Con permiso de Goscinny y Uderzo diré que en el año 29 a.C. toda Hispania estaba sometida bajo el control romano. ¿Toda? No, un grupo de irreductibles cántabros, astures y galaicos mantenían cierta independencia de las fronteras romanas.
En realidad no es que fuesen tan irreductibles, es que la conquista de Hispania se había dado por finalizada tiempo atrás sin prestar demasiada atención al Noroeste peninsular. Hasta que tras todo el asunto de las guerras civiles entre César y Pompeyo y posteriormente la llegada al poder de Octavio la cosa cambió.
Sin triunfo no hay emperador
El joven Octavio Augusto que había recogido el legado de su tío Julio César se acababa de convertir no sólo en el primer hombre de Roma. Ahora era el primer emperador.

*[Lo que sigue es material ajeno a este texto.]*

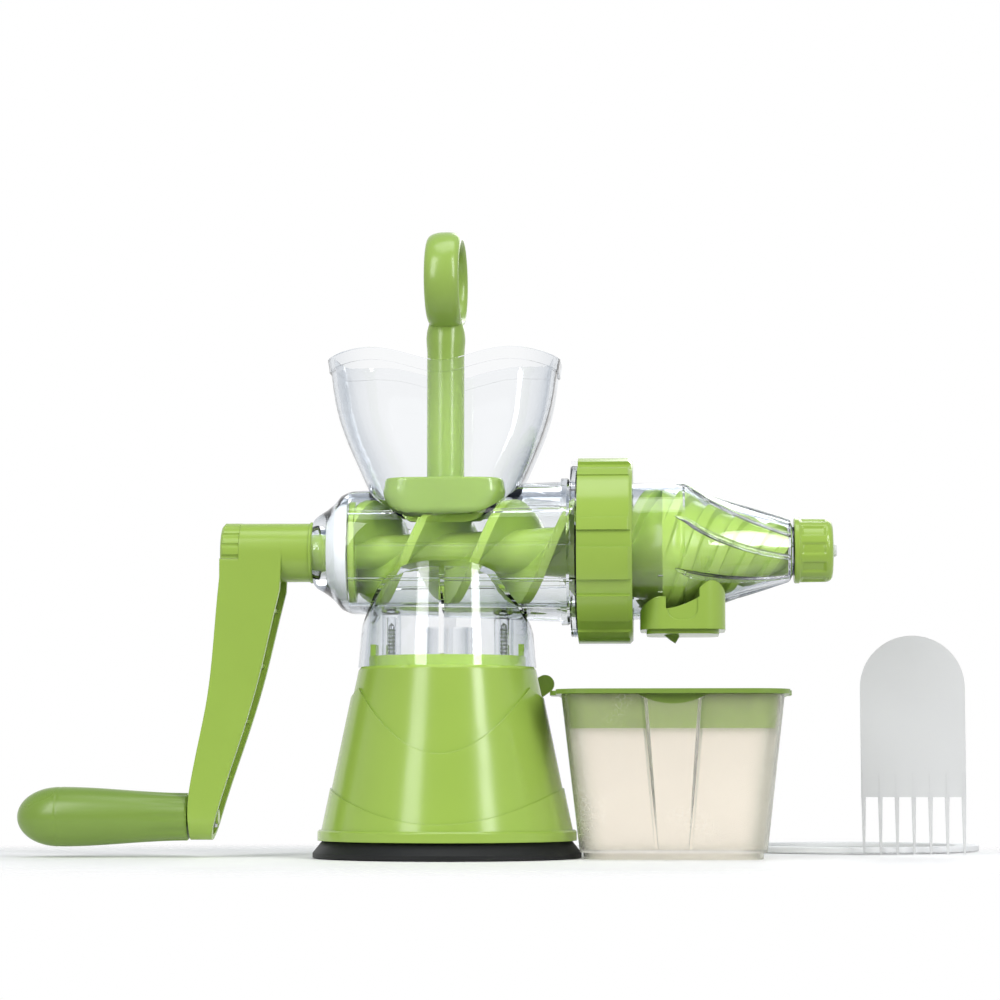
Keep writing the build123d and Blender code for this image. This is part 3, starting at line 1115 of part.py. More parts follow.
# ---------------------------------------------------------------- comb and spare ring
def cleaning_comb():
    """Flat comb with a round top, a shallow thumb dish and tapered tines."""
    x1 = COMB_X0 + COMB_W
    half = COMB_W / 2
    shoulder_h = COMB_H - half
    edge = [
        Polyline((x1, shoulder_h), (x1, COMB_TINE_TOP_H), (COMB_X0, COMB_TINE_TOP_H), (COMB_X0, shoulder_h)),
        ThreePointArc((COMB_X0, shoulder_h), (COMB_X0 + half, COMB_H), (x1, shoulder_h)),
    ]
    comb = plate_from(edge, COMB_Y, COMB_Y + COMB_T)
    pitch = (COMB_W - COMB_TINE_W) / (COMB_TINES - 1)
    for k in range(COMB_TINES):
        x = COMB_X0 + COMB_TINE_W / 2 + pitch * k
        comb += plate_xz([
            (x - COMB_TINE_W / 2, COMB_TINE_TOP_H + 1), (x - COMB_TINE_TIP_W / 2, 0),
            (x + COMB_TINE_TIP_W / 2, 0), (x + COMB_TINE_W / 2, COMB_TINE_TOP_H + 1),
        ], COMB_Y + 0.2, COMB_Y + COMB_T - 0.2)
        comb += block(x - 0.5, x + 0.5, COMB_Y - 0.4, COMB_Y + 1, COMB_TINE_TOP_H - 0.5, COMB_TINE_TOP_H + 12)
    dish_depth = 0.8
    ball_r = (COMB_DISH_R ** 2 + dish_depth ** 2) / (2 * dish_depth)
    dish_x = COMB_X0 + half
    return comb - Pos(dish_x, COMB_Y + dish_depth - ball_r, shoulder_h) * Sphere(ball_r)


def spare_ring():
    """Flat silicone ring, lying on the table."""
    ring = rod_z(0, RING_THICK, RING_R, RING_MID_X, RING_MID_Y)
    ring -= rod_z(-1, RING_THICK + 1, RING_BORE_R, RING_MID_X, RING_MID_Y)
    return fillet(ring.edges().filter_by(GeomType.CIRCLE), 0.8)


# ---------------------------------------------------------------- files
NODES = {
    "suction_foot": suction_foot,
    "foot_clamp": foot_clamp,
    "foot_screws": foot_screws,
    "base_shell": base_shell,
    "suction_stem": suction_stem,
    "suction_lever": suction_lever,
    "lever_clip": lever_clip,
    "body_screws": body_screws,
    "clear_body": clear_body,
    "shaft_seal": shaft_seal,
    "auger": auger,
    "drive_stud": drive_stud,
    "cone_gasket": cone_gasket,
    "strainer_cone": strainer_cone,
    "collar": collar,
    "end_cap": end_cap,
    "pressure_valve": pressure_valve,
    "juice_spout": juice_spout,
    "crank_arm": crank_arm,
    "crank_nut": crank_nut,
    "grip": grip,
    "grip_axle": grip_axle,
    "axle_nut": axle_nut,
    "pusher": pusher,
    "juice_cup": juice_cup,
    "cup_strainer": cup_strainer,
    "cleaning_comb": cleaning_comb,
    "spare_ring": spare_ring,
}

os.makedirs("parts", exist_ok=True)
for name, make in NODES.items():
    export_step(make(), os.path.join("parts", name + ".step"))
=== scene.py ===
# %% [markdown]
# # A hand-cranked wheatgrass juicer
# The CAD model gives every piece its place and size. This lesson dresses it: a white studio, moulded
# plastics that are green, clear and milky, rubber, silicone and steel, and the pieces whose surface
# flows in a way that is easier to write as a formula than to build from solids.

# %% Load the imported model
import json
import math

import bmesh
import bpy
import numpy as np
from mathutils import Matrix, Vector


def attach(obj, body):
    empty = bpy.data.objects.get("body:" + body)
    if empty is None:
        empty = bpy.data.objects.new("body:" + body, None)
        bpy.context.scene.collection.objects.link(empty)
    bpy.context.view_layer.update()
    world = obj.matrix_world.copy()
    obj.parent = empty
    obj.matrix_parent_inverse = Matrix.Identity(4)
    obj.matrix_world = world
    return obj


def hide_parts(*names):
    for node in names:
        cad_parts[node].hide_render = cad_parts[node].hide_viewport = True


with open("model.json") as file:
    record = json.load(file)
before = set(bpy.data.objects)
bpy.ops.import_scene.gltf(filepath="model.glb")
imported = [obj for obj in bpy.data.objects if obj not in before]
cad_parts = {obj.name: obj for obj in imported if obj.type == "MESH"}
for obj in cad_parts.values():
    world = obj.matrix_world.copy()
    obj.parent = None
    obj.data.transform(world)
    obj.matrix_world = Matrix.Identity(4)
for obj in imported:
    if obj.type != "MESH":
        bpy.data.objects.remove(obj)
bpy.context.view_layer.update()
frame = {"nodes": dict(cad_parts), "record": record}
nodes = frame["nodes"]
MM = 0.001       # one millimetre in metres
AXIS_H = 145.5   # height of the barrel's middle line above the table, in millimetres

# %% [markdown]
# ## The camera
# The photograph looks at the juicer almost level, from a little to the right of straight ahead, with
# a long lens. The same is done here: far away, narrow angle, and a small tilt upwards.

# %% Camera
scene = bpy.context.scene
TARGET = Vector((25.2, 0.0, 170.6)) * MM
CAMERA_AZIMUTH = 3.3   # degrees to the right of straight ahead
CAMERA_FAR = 1.4       # metres from the barrel's plane
CAMERA_H = 0.04        # metres above the table
FRAME_WIDE = 0.481     # metres across the picture at the juicer
SENSOR_WIDE = 36.0
turn = math.radians(CAMERA_AZIMUTH)
camera_data = bpy.data.cameras.new("camera")
camera = bpy.data.objects.new("camera", camera_data)
scene.collection.objects.link(camera)
camera.location = (TARGET.x + CAMERA_FAR * math.sin(turn), -CAMERA_FAR * math.cos(turn), CAMERA_H)
look = TARGET - camera.location
camera.rotation_mode = "QUATERNION"
camera.rotation_quaternion = look.to_track_quat("-Z", "Y")
camera_data.sensor_width = SENSOR_WIDE
camera_data.lens = SENSOR_WIDE * look.length / FRAME_WIDE
camera_data.clip_end = 20.0
scene.camera = camera
scene.view_settings.view_transform = "Standard"
print("lens", round(camera_data.lens, 1))

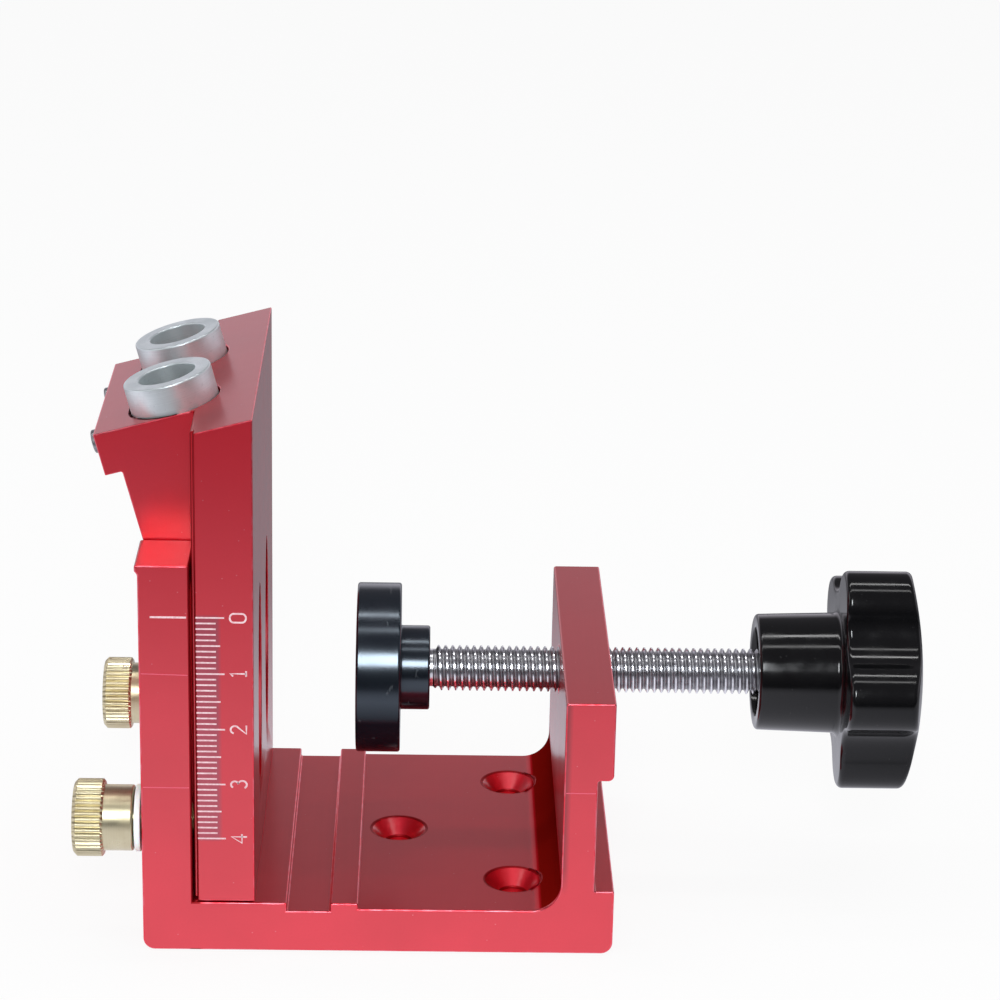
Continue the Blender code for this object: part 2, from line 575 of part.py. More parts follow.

Pero tras años de luchas intestinas, Roma necesitaba una guerra fácil, rápida y que no desgastase la moral de las legiones. El emperador buscaba una victoria; un Triunfo que llevar a la capital y poder engrandecer de esa manera su nombre y refrendar su recién adquirido estatus.
Los pobres cántabros, astures y galaicos pagaron el plato. Habían quedado un poco olvidados pero para el emperador eran los enemigos perfectos. Completaría la conquista de Hispania llevando las fronteras de Roma hasta el fin del mundo; sería fácil doblegar a aquellos montañeros y entrar triunfante en la metrópoli como un auténtico general. Y de paso, se podría aprovechar de un recurso que los astures guardaban bajos sus pies. El oro.
Guerra para justificar una paz
Augusto comenzó las hostilidades en el 29 a.C. y la campaña duraría diez años. Pese a la pertinaz resistencia de los pueblos indígenas, el peso de las grebas romanas terminó por someter ese pedacito del Imperio que quedaba por anexionar.
Ahora César Octavio Augusto podía regresar a Roma triunfante. Con botines de guerra en forma de esclavos, caballos, y oro. Oro que había en abundancia en la tierra astur. No tardarían en establecerse grandes explotaciones como las de las Médulas o el valle de la Maragatería.
Con oro, triunfo y las fronteras ampliadas hasta el mar, el emperador inició una etapa en la historia de Roma llamada la Pax Romana o Augusta. Las puertas de templo de Jano se cerraron y la estabilidad interna y los «limes» del imperio bien seguros fueron el inicio de un tiempo de calma y paz. A costa de una guerra, pero Augusto consiguió sus objetivos.